Pero así como se afirmó que los conceptos de “bien” y “mal” eran inapropiados para el análisis económico, lo mismo corre para la idea de poner en el centro del debate político y económico a la corrupción. Por múltiples razones, empezando porque los resultados de la política económica provocan transferencias intersectoriales y espaciales de recursos de una magnitud absolutamente incomparable con cualquier corrupción individual. Desde esta perspectiva resulta necesario separar el problema menor del funcionario self-made man que hace algún negocio personal –nada muy distinto a la conducta, por ejemplo, del gerente de compras de cualquier empresa privada, es decir un tipo de problemas más inherente al funcionamiento del capitalismo realmente existente que específico de la política– de la corrupción estructural, la que a través de decisiones de política económica transfiere el patrimonio público acumulado por décadas, endeuda al erario por generaciones o provoca la destrucción de empleo y sectores económicos completos. Quizá sea obvio aclarar que no se trata de minimizar la deshonestidad personal de los funcionarios, sino de poner los problemas en su justa dimensión, de discutir política y de dejar los asuntos penales para el Poder Judicial. En particular cuando se continúa utilizando la idea de corrupción como una forma de criminalización de la política, un objetivo que no busca la mejora de la moral pública, sino la promoción de la antipolítica, la que no solo es un pasivo social, sino un instrumento de las fuerzas conservadoras para sembrar el desaliento y alejar a las mayorías de la cosa pública.

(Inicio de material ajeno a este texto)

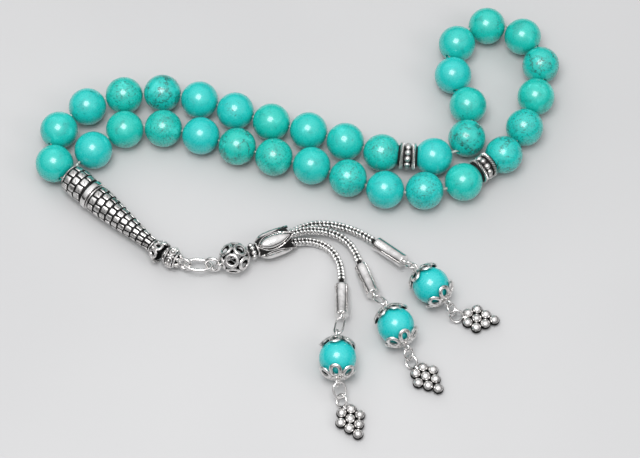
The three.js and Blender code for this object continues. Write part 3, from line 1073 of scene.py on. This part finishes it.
@dataclass
class Finial:
    """The filigree knob in the flower, and the eye that carries the links."""

    place: Matrix
    body: str = "finial"
    knob: float = 2.62
    knob_at: float = 3.6
    eye_at: float = 7.4
    eye: float = 1.45
    wire: float = 0.5
    eye_roll: float = 62.0

    def build(self) -> None:
        """Makes the knob and its eye."""
        middle = shift(self.knob_at)
        knob = Piece("finial_knob")
        knob.add(turned([(-0.5, 0.0), (-0.5, 0.55), (2.0, 0.55), (2.0, 0.0)], 20),
                 Silver.BLACKENED_AND_SHADE)
        bm = bmesh.new()
        bmesh.ops.create_uvsphere(bm, u_segments=32, v_segments=20, radius=self.knob - 0.35)
        knob.add(kept(bm), Silver.BLACKENED_AND_SHADE, middle)
        curl = wire_ring(0.78, 0.3, 20, 8)
        for i in range(6):
            knob.add(bent(curl, on_sphere(self.knob - 0.15, 88, i * 60 + 12)), Silver.WORN, middle)
            seat = on_sphere(self.knob - 0.05, 88, i * 60 + 12)(Vector())
            knob.add(granule(0.42), Silver.WORN, middle @ Matrix.Translation(seat))
            for polar, size in ((38, 0.56), (72, 0.34), (88, 0.5), (104, 0.34), (140, 0.4)):
                seat = on_sphere(self.knob - 0.13, polar, i * 60 + 42)(Vector())
                knob.add(granule(size), Silver.WORN, middle @ Matrix.Translation(seat))
        for polar, wire in ((57, 0.24), (122, 0.24), (22, 0.3), (158, 0.3)):
            angle, reach = math.radians(polar), self.knob - 0.1
            knob.add(hoop(reach * math.cos(angle), reach * math.sin(angle), wire),
                     Silver.WORN, middle)
        knob.set_down(self.place, self.body, "oxidised_silver", ["imame_finial"])
        eye = Piece("finial_eye")
        eye.add(wire_ring(self.eye, self.wire, 36, 12), Silver.WIRE,
                shift(self.eye_at) @ spun(self.eye_roll))
        eye.set_down(self.place, self.body, "oxidised_silver")


# ---- links, ball and cap ----------------------------------------------------------------------
@dataclass
class TasselCap:
    """The looped pin, openwork ball, granule collar and leafed bud at the tassel's head."""

    place: Matrix
    pin_at: float = -4.2
    pin_roll: float = 48.0
    ball: float = 3.75
    leaf_length: float = 9.8
    leaf_foot: float = 6.4
    leaves: int = 4
    granules: int = 8
    bud: Profile = Profile(((6.1, 1.5), (6.6, 1.95), (7.4, 2.5), (9.0, 2.85), (11.0, 2.95),
                            (13.5, 2.95), (15.2, 2.92)))

    def pin_loop(self) -> Vector:
        """Returns the middle of the pin's loop, in millimetres."""
        return self.place @ Vector((self.pin_at, 0, 0))

    def build(self) -> None:
        """Makes the pin, ball, collar and bud."""
        self.build_pin()
        self.build_ball()
        self.build_collar()
        self.build_bud()

    def build_pin(self) -> None:
        """Makes the pin through the ball and the loop that takes the round link."""
        piece = Piece("head_pin")
        piece.add(turned([(self.pin_at + 0.9, 0.0), (self.pin_at + 0.9, 0.3), (6.3, 0.3),
                          (6.3, 0.0)], 16), Silver.WIRE)
        piece.add(wire_ring(1.0, 0.3, 28, 10), Silver.WIRE,
                  shift(self.pin_at) @ spun(90 + self.pin_roll))
        piece.set_down(self.place, "tassel_cap", "oxidised_silver")

    def build_ball(self) -> None:
        """Makes the ball of twelve touching rings, set as a dodecahedron's faces are, with painted
        shade on their inner sides.
        """
        piece = Piece("openwork_silver_ball")
        belt = math.degrees(math.atan(2))
        seats = [(0.0, 0.0), (180.0, 0.0)]
        seats += [(belt, i * 72.0) for i in range(5)]
        seats += [(180 - belt, i * 72.0 + 36) for i in range(5)]
        ring = wire_ring(self.ball * math.radians(26), 0.52, 26, 10, 0.62)
        for polar, turn in seats:
            # Every ring's inner side, facing the hollow, is darkened: painted shade inside the
            # ball.
            piece.add(bent(ring, on_sphere(self.ball, polar, turn)), Silver.WORN,
                      patina_and_shade=lambda co: 1.0 if co.length < self.ball - 0.06 else 0.0)
        piece.set_down(self.place, "openwork_ball", "silver", ["openwork_ball"])

    def build_collar(self) -> None:
        """Makes the ring of granules between ball and bud."""
        piece = Piece("granule_collar")
        piece.add(turned([(4.3, 0.3), (4.3, 1.35), (6.2, 1.35), (6.2, 0.3)], 24, closed=True),
                  Silver.BLACKENED_AND_SHADE)
        ball = granule(0.68)
        for i in range(self.granules):
            piece.add(ball, Silver.WIRE, spun(i / self.granules * 360) @ shift(5.0, 0, 1.65),
                      low_side(0.2, -0.2))
        piece.set_down(self.place, "tassel_cap", "oxidised_silver")

    def leaf(self) -> bpy.types.Mesh:
        """Makes one pointed leaf: a raised rim, a dark line inside it and a domed middle."""
        bm = bmesh.new()
        bmesh.ops.create_grid(bm, x_segments=30, y_segments=26, size=1.0)
        for vert in bm.verts:
            share, across = (vert.co.x + 1) / 2, vert.co.y
            width = 5.8 * share ** 0.55 * (1 - share) ** 0.85
            tip = max(0.0, (share - 0.36) / 0.64) ** 1.6
            foot = max(0.0, (0.36 - share) / 0.36) ** 1.6
            inner = min(1.0, math.hypot(across, max(tip, foot) * 0.96))
            vert.co = Vector((share * self.leaf_length, across * width, self.relief(inner)))
        bmesh.ops.remove_doubles(bm, verts=bm.verts, dist=0.002)
        skirt = bmesh.ops.extrude_edge_only(
            bm, edges=[edge for edge in bm.edges if edge.is_boundary])["geom"]
        bmesh.ops.translate(bm, vec=(0, 0, -0.6),
                            verts=[item for item in skirt if isinstance(item, bmesh.types.BMVert)])
        bmesh.ops.holes_fill(bm, edges=[edge for edge in bm.edges if edge.is_boundary])
        bmesh.ops.recalc_face_normals(bm, faces=bm.faces)
        return kept(bm)

    @staticmethod
    def relief(inner: float) -> float:
        """Returns a leaf's height at a share of the way from its middle to its edge."""
        dome = 0.72 * math.sqrt(max(0.0, 1 - (inner / 0.78) ** 2))
        rim = 0.42 * math.exp(-((inner - 0.95) / 0.08) ** 2)
        return 0.1 + max(dome, rim)

    def build_bud(self) -> None:
        """Makes the bud and its four leaves, whose tips reach past the mouth."""
        piece = Piece("tassel_cap_bud")
        hollow = [(15.2, 2.75), (14.4, 2.75), (14.4, 0.0)]
        piece.add(turned([(6.1, 0.0)] + list(self.bud.points) + hollow, 40), Silver.BLACKENED_AND_SHADE)
        piece.add(hoop(6.3, 1.72, 0.24, 32), Silver.WORN)
        leaf = bent(self.leaf(), self.on_bud)
        for i in range(self.leaves):
            piece.add(leaf, Silver.POLISHED, spun(i * 360 / self.leaves + 14), self.leaf_patina)
        piece.set_down(self.place, "tassel_cap", "oxidised_silver", ["tassel_cap"])

    def on_bud(self, co: Vector) -> Vector:
        """Lays a leaf's point on the bud, its width following the bud's girth."""
        along = self.leaf_foot + co.x
        return around(along, co.y / 3.0, self.bud.radius(along) - 0.1 + co.z)

    def leaf_patina(self, co: Vector) -> float:
        """Darkens a leaf's sunken line and its foot."""
        lift = math.hypot(co.y, co.z) - self.bud.radius(co.x) + 0.1
        return clamped((0.42 - lift) / 0.16)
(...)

Finalmente, se trata también de no replicar la conducta del nuevo neoliberalismo respecto de los gobiernos populares. Si se siguen los hechos se encontrará que, en algún momento de la década pasada, se dejaron de debatir en el ámbito público ideas o relaciones causa-efecto de las políticas económicas para concentrarse exclusivamente en los casos de corrupción, real o presunta. Pero lo que comenzó como tendencia para debilitar a los gobiernos eludiendo debatir los resultados reales de sus políticas, se transformó en el presente en política de Estado. Con ello se busca enmascarar el debate real por el acelerado deterioro de la economía a la vez que criminalizar al adversario. El grotesco es mayúsculo y ruidoso para la historia. Los gobiernos nacional-populares no habrían sido más que un grupo de delincuentes abocados a saquear al Estado. Las políticas públicas del período, tratadas en los capítulos precedentes, apenas un dato menor. El camino iniciado es riesgoso para el sistema. La identidad del adversario político queda subsumida por sus presuntas acciones criminales y el debate central ya no ocurre entre oficialismo y oposición, como sería normal en una democracia, sino entre la moral y la corrupción, entre el bien y el mal absolutos. Es casi una obviedad que si el adversario político es solamente un delincuente, la democracia política se diluye.